■ Stated exercise ■
It is required that all of the data be written out exactly.

** start **

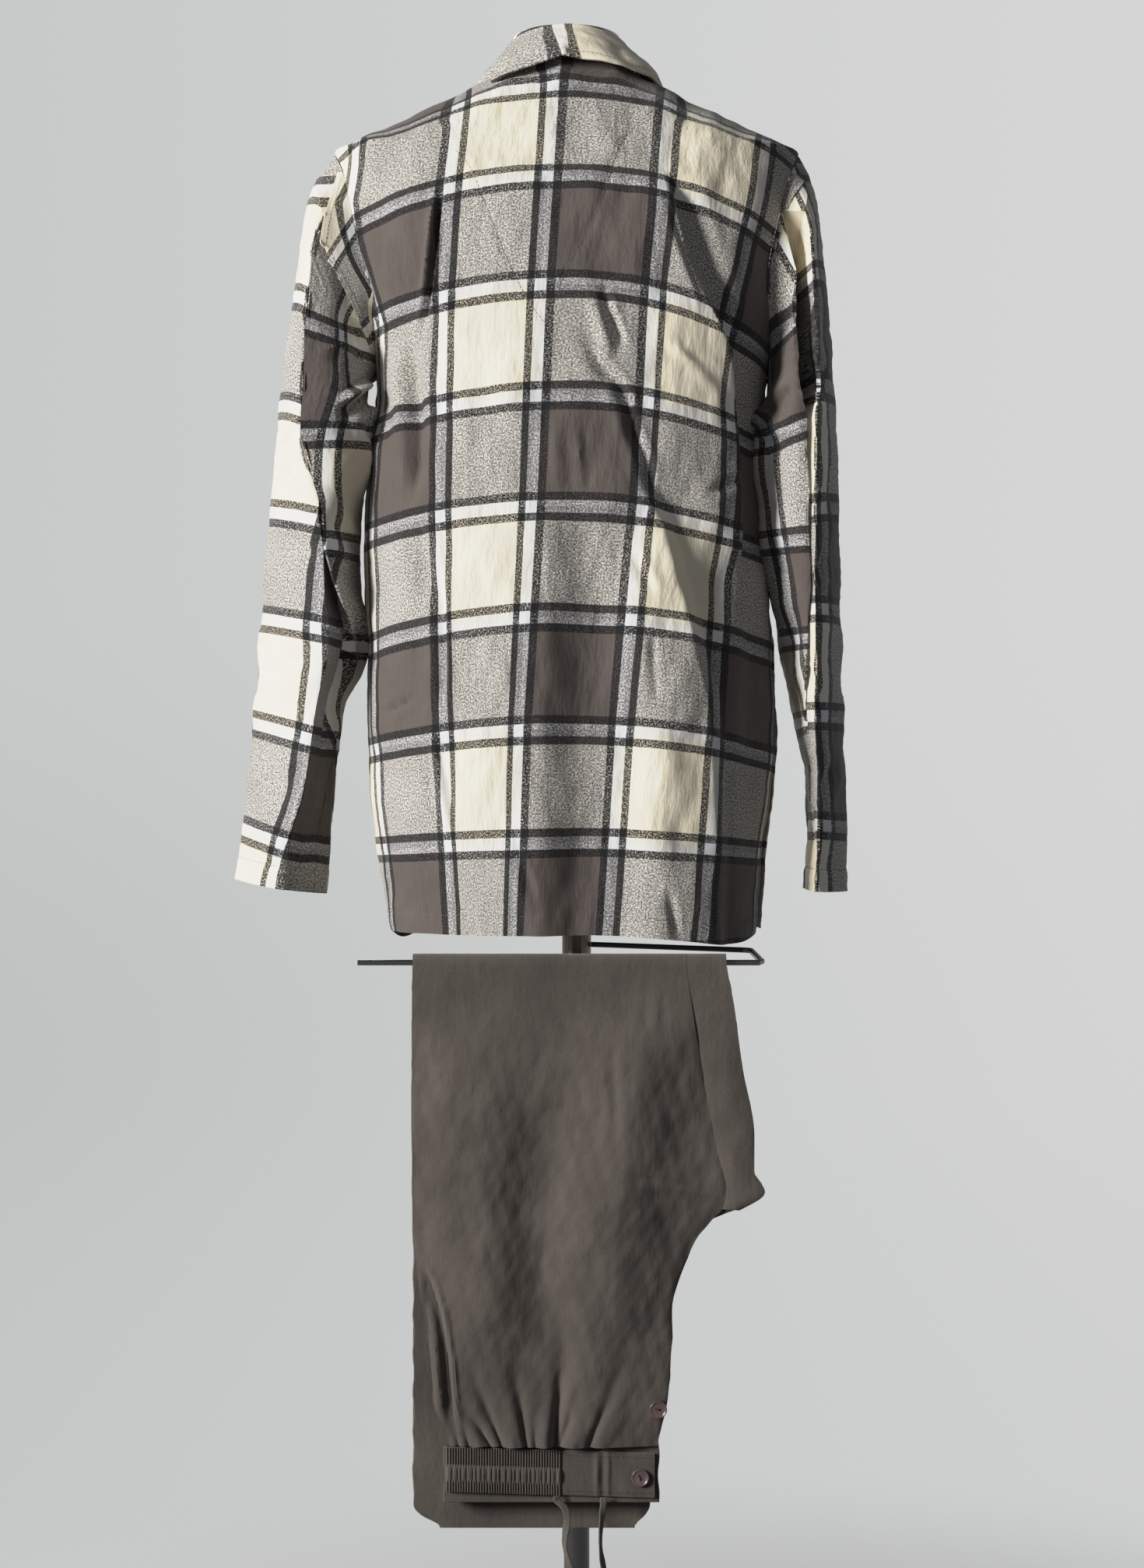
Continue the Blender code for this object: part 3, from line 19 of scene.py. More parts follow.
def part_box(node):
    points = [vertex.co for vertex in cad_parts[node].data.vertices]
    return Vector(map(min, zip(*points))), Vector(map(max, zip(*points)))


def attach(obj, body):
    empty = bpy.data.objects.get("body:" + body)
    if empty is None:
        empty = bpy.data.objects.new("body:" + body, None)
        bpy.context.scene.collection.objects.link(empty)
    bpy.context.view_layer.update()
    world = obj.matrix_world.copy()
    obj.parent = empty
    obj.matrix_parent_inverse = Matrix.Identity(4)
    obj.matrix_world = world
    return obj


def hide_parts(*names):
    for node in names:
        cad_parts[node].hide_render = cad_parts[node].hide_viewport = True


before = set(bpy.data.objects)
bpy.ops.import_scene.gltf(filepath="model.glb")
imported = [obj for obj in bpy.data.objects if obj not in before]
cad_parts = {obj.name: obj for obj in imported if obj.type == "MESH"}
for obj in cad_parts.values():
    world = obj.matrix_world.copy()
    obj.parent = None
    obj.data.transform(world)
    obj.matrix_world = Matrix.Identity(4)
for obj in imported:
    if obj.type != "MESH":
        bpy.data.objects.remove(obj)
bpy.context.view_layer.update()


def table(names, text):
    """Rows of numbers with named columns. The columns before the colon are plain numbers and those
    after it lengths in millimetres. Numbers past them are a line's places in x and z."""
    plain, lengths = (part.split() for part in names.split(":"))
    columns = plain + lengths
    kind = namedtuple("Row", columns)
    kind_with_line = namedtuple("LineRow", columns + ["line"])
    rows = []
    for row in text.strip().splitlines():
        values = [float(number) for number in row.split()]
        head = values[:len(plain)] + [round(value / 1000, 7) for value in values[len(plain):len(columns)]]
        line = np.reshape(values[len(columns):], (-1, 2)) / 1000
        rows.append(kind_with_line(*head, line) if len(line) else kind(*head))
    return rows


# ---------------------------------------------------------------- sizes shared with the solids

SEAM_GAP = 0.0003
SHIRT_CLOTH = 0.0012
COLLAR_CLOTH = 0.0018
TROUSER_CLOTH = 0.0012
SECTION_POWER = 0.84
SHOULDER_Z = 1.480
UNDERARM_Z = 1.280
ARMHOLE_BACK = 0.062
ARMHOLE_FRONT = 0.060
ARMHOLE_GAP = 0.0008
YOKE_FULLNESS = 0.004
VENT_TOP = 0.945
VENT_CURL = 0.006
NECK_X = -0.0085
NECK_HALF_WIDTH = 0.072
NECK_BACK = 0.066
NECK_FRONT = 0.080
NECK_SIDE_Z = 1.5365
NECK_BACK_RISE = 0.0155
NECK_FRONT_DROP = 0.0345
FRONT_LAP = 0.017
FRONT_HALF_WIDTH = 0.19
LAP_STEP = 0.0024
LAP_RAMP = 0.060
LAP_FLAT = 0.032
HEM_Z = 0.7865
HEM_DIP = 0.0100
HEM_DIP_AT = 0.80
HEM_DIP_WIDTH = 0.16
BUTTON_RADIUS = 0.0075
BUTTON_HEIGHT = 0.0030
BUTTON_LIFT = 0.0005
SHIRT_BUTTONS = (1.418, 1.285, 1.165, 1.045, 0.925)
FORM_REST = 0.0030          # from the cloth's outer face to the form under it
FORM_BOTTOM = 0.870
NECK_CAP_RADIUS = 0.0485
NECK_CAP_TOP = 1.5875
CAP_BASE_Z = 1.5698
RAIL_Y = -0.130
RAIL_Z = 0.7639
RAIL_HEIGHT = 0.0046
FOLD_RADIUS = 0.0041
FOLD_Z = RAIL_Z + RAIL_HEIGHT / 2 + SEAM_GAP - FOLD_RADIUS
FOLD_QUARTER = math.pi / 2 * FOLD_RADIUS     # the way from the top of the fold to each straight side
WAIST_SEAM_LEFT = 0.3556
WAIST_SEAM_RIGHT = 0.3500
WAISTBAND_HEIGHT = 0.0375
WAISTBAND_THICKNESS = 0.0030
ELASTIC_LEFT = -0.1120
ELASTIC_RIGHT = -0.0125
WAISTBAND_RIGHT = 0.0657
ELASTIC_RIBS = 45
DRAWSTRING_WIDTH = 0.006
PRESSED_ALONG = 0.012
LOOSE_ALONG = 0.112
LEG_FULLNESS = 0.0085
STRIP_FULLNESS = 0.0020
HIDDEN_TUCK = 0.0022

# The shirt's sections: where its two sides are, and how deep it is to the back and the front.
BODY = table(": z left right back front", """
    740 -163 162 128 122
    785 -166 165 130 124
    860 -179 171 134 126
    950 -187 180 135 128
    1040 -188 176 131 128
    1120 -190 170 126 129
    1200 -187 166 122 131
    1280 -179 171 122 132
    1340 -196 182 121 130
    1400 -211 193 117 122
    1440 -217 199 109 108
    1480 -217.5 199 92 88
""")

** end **

■ Correct output ■
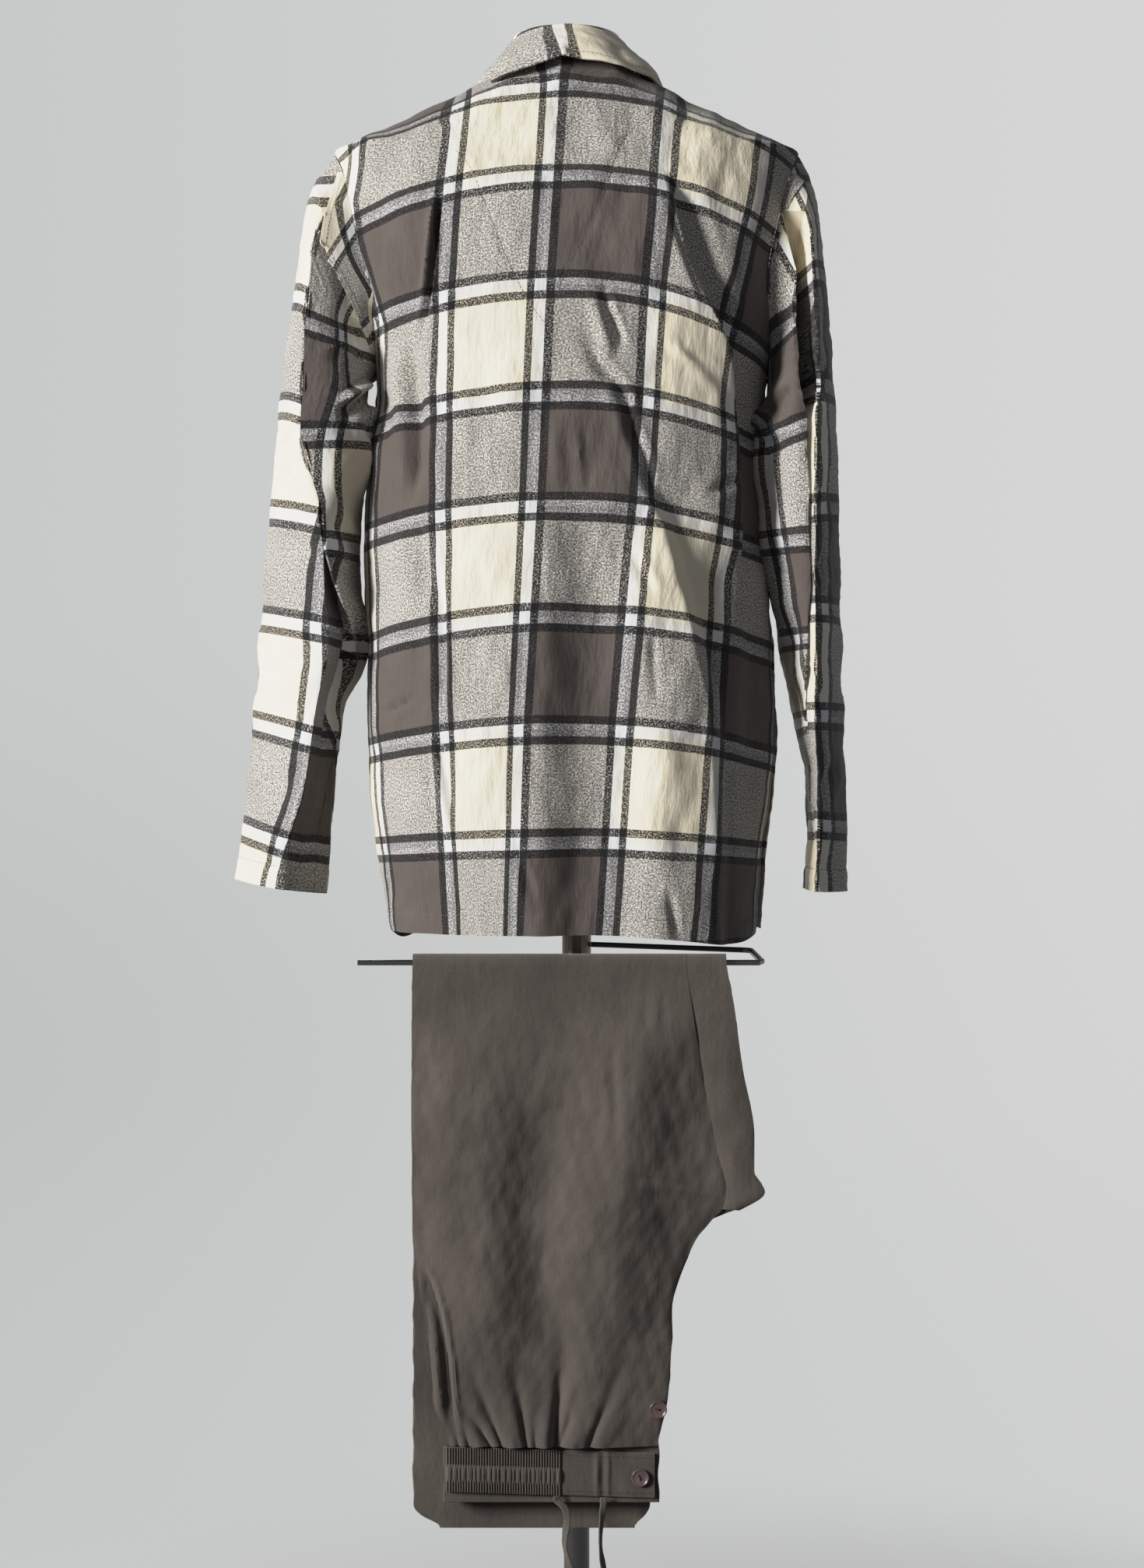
Continue the Blender code for this object: part 3, from line 19 of scene.py. More parts follow.
def part_box(node):
    points = [vertex.co for vertex in cad_parts[node].data.vertices]
    return Vector(map(min, zip(*points))), Vector(map(max, zip(*points)))


def attach(obj, body):
    empty = bpy.data.objects.get("body:" + body)
    if empty is None:
        empty = bpy.data.objects.new("body:" + body, None)
        bpy.context.scene.collection.objects.link(empty)
    bpy.context.view_layer.update()
    world = obj.matrix_world.copy()
    obj.parent = empty
    obj.matrix_parent_inverse = Matrix.Identity(4)
    obj.matrix_world = world
    return obj


def hide_parts(*names):
    for node in names:
        cad_parts[node].hide_render = cad_parts[node].hide_viewport = True


before = set(bpy.data.objects)
bpy.ops.import_scene.gltf(filepath="model.glb")
imported = [obj for obj in bpy.data.objects if obj not in before]
cad_parts = {obj.name: obj for obj in imported if obj.type == "MESH"}
for obj in cad_parts.values():
    world = obj.matrix_world.copy()
    obj.parent = None
    obj.data.transform(world)
    obj.matrix_world = Matrix.Identity(4)
for obj in imported:
    if obj.type != "MESH":
        bpy.data.objects.remove(obj)
bpy.context.view_layer.update()


def table(names, text):
    """Rows of numbers with named columns. The columns before the colon are plain numbers and those
    after it lengths in millimetres. Numbers past them are a line's places in x and z."""
    plain, lengths = (part.split() for part in names.split(":"))
    columns = plain + lengths
    kind = namedtuple("Row", columns)
    kind_with_line = namedtuple("LineRow", columns + ["line"])
    rows = []
    for row in text.strip().splitlines():
        values = [float(number) for number in row.split()]
        head = values[:len(plain)] + [round(value / 1000, 7) for value in values[len(plain):len(columns)]]
        line = np.reshape(values[len(columns):], (-1, 2)) / 1000
        rows.append(kind_with_line(*head, line) if len(line) else kind(*head))
    return rows


# ---------------------------------------------------------------- sizes shared with the solids

SEAM_GAP = 0.0003
SHIRT_CLOTH = 0.0012
COLLAR_CLOTH = 0.0018
TROUSER_CLOTH = 0.0012
SECTION_POWER = 0.84
SHOULDER_Z = 1.480
UNDERARM_Z = 1.280
ARMHOLE_BACK = 0.062
ARMHOLE_FRONT = 0.060
ARMHOLE_GAP = 0.0008
YOKE_FULLNESS = 0.004
VENT_TOP = 0.945
VENT_CURL = 0.006
NECK_X = -0.0085
NECK_HALF_WIDTH = 0.072
NECK_BACK = 0.066
NECK_FRONT = 0.080
NECK_SIDE_Z = 1.5365
NECK_BACK_RISE = 0.0155
NECK_FRONT_DROP = 0.0345
FRONT_LAP = 0.017
FRONT_HALF_WIDTH = 0.19
LAP_STEP = 0.0024
LAP_RAMP = 0.060
LAP_FLAT = 0.032
HEM_Z = 0.7865
HEM_DIP = 0.0100
HEM_DIP_AT = 0.80
HEM_DIP_WIDTH = 0.16
BUTTON_RADIUS = 0.0075
BUTTON_HEIGHT = 0.0030
BUTTON_LIFT = 0.0005
SHIRT_BUTTONS = (1.418, 1.285, 1.165, 1.045, 0.925)
FORM_REST = 0.0030          # from the cloth's outer face to the form under it
FORM_BOTTOM = 0.870
NECK_CAP_RADIUS = 0.0485
NECK_CAP_TOP = 1.5875
CAP_BASE_Z = 1.5698
RAIL_Y = -0.130
RAIL_Z = 0.7639
RAIL_HEIGHT = 0.0046
FOLD_RADIUS = 0.0041
FOLD_Z = RAIL_Z + RAIL_HEIGHT / 2 + SEAM_GAP - FOLD_RADIUS
FOLD_QUARTER = math.pi / 2 * FOLD_RADIUS     # the way from the top of the fold to each straight side
WAIST_SEAM_LEFT = 0.3556
WAIST_SEAM_RIGHT = 0.3500
WAISTBAND_HEIGHT = 0.0375
WAISTBAND_THICKNESS = 0.0030
ELASTIC_LEFT = -0.1120
ELASTIC_RIGHT = -0.0125
WAISTBAND_RIGHT = 0.0657
ELASTIC_RIBS = 45
DRAWSTRING_WIDTH = 0.006
PRESSED_ALONG = 0.012
LOOSE_ALONG = 0.112
LEG_FULLNESS = 0.0085
STRIP_FULLNESS = 0.0020
HIDDEN_TUCK = 0.0022

# The shirt's sections: where its two sides are, and how deep it is to the back and the front.
BODY = table(": z left right back front", """
    740 -163 162 128 122
    785 -166 165 130 124
    860 -179 171 134 126
    950 -187 180 135 128
    1040 -188 176 131 128
    1120 -190 170 126 129
    1200 -187 166 122 131
    1280 -179 171 122 132
    1340 -196 182 121 130
    1400 -211 193 117 122
    1440 -217 199 109 108
    1480 -217.5 199 92 88
""")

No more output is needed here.